Bastava pesquisar um pouco. Ou pedir ao tribunal o endereço do acórdão.

Clamor público
"A voz rouca das ruas", "clamor público", "aquilo que o povo quer esta Casa acaba querendo", todos esses argumentos em favor da acusação costumam esquecer um caso clássico de clamor público, de voz rouca das ruas, que condenou um inocente à morte: o julgamento de Jesus Cristo. A imprensa insiste — apesar do Bar Bodega, apesar da Escola Base, apesar agora do caso William. Não dá para esquecer que só um jornal, o Diário Popular de São Paulo, dirigido por um jornalista de primeiríssimo time, o lendário Jorge de Miranda Jordão, se recusou a publicar os destampatórios falsos da Escola Base, que destruíram famílias, destruíram um empreendimento e prejudicaram reputações — para nada.
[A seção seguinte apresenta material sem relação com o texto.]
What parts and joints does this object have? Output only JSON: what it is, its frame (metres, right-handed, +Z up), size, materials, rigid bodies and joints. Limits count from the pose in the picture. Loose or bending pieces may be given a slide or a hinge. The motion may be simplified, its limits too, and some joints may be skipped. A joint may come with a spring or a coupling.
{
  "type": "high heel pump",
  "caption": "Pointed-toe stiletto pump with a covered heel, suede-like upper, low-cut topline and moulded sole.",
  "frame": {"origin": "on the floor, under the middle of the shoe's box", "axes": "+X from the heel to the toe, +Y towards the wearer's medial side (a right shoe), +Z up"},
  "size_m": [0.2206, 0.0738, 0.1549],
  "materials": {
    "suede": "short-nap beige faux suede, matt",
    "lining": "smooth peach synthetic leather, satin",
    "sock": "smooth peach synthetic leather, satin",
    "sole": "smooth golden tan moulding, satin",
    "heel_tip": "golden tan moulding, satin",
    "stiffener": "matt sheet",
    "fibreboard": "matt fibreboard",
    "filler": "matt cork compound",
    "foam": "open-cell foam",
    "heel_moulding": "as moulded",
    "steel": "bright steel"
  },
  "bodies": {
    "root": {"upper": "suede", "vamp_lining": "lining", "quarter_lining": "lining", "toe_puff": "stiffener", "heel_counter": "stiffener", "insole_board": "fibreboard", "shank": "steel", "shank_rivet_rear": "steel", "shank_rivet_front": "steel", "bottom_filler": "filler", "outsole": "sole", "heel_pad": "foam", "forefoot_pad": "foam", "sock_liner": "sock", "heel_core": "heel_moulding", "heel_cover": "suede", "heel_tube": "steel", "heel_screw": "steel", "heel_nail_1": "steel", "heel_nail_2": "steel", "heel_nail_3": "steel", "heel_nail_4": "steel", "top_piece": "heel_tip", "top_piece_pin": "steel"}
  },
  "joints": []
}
No caso William, o desembargador Pires Neto põe o tal "clamor público" no seu devido lugar:
"A repercussão provocada pela grande exposição dos fatos — repercussão orientada no sentido único da condenação — não pode servir como elemento de prova para base da acusação posta na denúncia e a condenação não pode ser decretada apenas em razão da gravidade das infrações imputadas, sendo indispensável que a prova da autoria venha apoiada em prova cabal e estreme de dúvidas (o clamor público não serve como prova dessa qualidade que se exige para fundamento da condenação, como é evidente)."

Sempre culpado
Coincidência boa: junto com a sentença de absolvição de William Melo de Souza, sai um livro interessantíssimo, Operação Hurricane. É a história da avalanche em que Ministério Público, policiais e imprensa desmontaram o desembargador José Eduardo Carreira Alvim e o levaram à prisão — com transmissão direta pela TV. Culpado ou inocente? A Justiça ainda não se manifestou: seu processo está parado desde 2007 no Supremo Tribunal Federal.
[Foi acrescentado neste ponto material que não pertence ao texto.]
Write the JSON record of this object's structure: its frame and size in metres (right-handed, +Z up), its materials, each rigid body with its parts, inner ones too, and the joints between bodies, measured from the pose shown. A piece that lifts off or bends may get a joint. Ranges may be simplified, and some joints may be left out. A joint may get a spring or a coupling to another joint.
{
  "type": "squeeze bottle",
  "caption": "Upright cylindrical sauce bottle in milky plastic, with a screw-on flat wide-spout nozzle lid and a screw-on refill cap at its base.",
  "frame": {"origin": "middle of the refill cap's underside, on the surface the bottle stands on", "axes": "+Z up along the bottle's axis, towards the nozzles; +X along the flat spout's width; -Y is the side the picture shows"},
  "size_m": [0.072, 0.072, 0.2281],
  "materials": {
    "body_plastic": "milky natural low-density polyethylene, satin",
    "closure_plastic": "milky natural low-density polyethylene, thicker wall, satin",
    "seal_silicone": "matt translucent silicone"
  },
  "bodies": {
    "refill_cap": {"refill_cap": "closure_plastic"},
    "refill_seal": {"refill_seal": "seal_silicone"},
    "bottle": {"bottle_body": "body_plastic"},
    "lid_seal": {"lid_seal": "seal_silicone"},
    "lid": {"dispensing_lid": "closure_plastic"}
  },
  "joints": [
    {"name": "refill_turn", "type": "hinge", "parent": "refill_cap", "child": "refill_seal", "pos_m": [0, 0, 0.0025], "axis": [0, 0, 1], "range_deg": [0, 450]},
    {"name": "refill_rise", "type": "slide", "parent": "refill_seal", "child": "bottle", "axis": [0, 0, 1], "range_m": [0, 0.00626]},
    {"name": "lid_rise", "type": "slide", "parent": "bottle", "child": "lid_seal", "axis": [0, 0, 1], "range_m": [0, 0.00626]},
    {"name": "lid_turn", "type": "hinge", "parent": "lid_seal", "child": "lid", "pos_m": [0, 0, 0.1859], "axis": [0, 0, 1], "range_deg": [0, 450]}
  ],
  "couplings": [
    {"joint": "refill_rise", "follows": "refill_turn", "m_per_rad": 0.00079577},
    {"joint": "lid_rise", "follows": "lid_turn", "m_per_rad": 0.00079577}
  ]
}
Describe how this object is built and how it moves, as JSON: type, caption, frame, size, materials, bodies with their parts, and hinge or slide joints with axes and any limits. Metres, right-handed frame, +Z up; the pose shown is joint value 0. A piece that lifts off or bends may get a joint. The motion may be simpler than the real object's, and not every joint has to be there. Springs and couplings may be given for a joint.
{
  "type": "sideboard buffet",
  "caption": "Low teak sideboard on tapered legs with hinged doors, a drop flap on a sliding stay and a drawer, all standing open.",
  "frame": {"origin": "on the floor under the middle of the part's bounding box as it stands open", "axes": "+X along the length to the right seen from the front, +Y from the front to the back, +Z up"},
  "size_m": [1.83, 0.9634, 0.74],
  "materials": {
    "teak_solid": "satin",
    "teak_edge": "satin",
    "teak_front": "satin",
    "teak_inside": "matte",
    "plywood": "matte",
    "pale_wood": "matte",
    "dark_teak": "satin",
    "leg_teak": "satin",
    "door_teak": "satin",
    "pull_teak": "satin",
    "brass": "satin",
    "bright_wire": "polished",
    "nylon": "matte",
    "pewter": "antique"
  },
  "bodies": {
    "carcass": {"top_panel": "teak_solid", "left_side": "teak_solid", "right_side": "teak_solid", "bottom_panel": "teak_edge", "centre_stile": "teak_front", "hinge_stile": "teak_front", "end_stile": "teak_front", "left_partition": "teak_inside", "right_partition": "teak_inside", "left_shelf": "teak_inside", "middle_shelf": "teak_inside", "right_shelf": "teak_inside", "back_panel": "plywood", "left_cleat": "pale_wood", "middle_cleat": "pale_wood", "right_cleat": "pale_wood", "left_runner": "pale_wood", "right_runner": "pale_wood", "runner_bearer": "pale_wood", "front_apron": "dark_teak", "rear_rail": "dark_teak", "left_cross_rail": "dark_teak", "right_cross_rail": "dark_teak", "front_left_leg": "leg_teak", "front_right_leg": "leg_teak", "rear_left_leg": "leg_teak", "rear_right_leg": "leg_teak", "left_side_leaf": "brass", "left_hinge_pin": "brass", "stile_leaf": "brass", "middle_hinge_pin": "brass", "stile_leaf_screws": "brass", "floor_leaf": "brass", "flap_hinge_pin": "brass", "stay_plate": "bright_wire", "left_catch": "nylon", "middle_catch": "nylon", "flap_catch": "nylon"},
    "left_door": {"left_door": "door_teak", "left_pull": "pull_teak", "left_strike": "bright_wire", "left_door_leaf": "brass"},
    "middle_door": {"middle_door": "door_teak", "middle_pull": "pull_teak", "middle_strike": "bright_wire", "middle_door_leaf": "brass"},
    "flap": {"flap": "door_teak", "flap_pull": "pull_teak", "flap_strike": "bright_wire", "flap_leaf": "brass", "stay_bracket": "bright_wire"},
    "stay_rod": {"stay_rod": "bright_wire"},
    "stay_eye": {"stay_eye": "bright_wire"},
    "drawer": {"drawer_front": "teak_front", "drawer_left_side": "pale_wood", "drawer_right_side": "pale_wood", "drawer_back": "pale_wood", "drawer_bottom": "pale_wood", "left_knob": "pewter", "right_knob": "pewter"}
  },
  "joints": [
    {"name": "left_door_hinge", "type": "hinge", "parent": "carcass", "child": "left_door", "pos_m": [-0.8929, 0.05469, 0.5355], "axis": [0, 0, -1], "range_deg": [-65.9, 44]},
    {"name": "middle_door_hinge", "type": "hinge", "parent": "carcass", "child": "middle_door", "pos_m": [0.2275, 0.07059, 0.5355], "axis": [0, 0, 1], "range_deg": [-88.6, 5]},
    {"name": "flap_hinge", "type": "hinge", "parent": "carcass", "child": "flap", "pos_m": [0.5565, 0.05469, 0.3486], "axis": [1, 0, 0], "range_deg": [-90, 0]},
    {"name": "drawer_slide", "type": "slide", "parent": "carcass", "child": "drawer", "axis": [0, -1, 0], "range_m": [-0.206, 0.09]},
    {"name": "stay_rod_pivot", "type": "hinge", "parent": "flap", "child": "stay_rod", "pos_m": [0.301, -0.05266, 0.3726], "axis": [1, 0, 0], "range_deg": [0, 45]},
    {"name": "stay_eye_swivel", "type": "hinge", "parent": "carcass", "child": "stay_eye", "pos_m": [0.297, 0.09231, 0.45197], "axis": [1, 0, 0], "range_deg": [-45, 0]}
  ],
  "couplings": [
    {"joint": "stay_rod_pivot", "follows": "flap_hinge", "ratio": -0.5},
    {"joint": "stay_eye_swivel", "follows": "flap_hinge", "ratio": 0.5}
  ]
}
Carreira Alvim foi preso sob a acusação de receber propinas para autorizar o funcionamento de casas de bingo no Rio de Janeiro (garante que a acusação é inverídica). Informa, no livro, que sua vida foi investigada pela Polícia Federal e pelo Fisco, que nada teriam encontrado; mesmo assim, foi afastado do Tribunal Regional Federal e aposentado compulsoriamente. Cita o nome de um delegado federal, do procurador-geral da República na época, do hoje presidente do Supremo, ministro Cesar Peluso, e afirma que o objetivo de seus perseguidores era impedir que chegasse à Presidência do Tribunal Regional Federal da 2ª Região. No livro, Carreira Alvim tem a possibilidade de se defender. Os meios de comunicação seguiram o tal "clamor público" e se juntaram às acusações contra ele.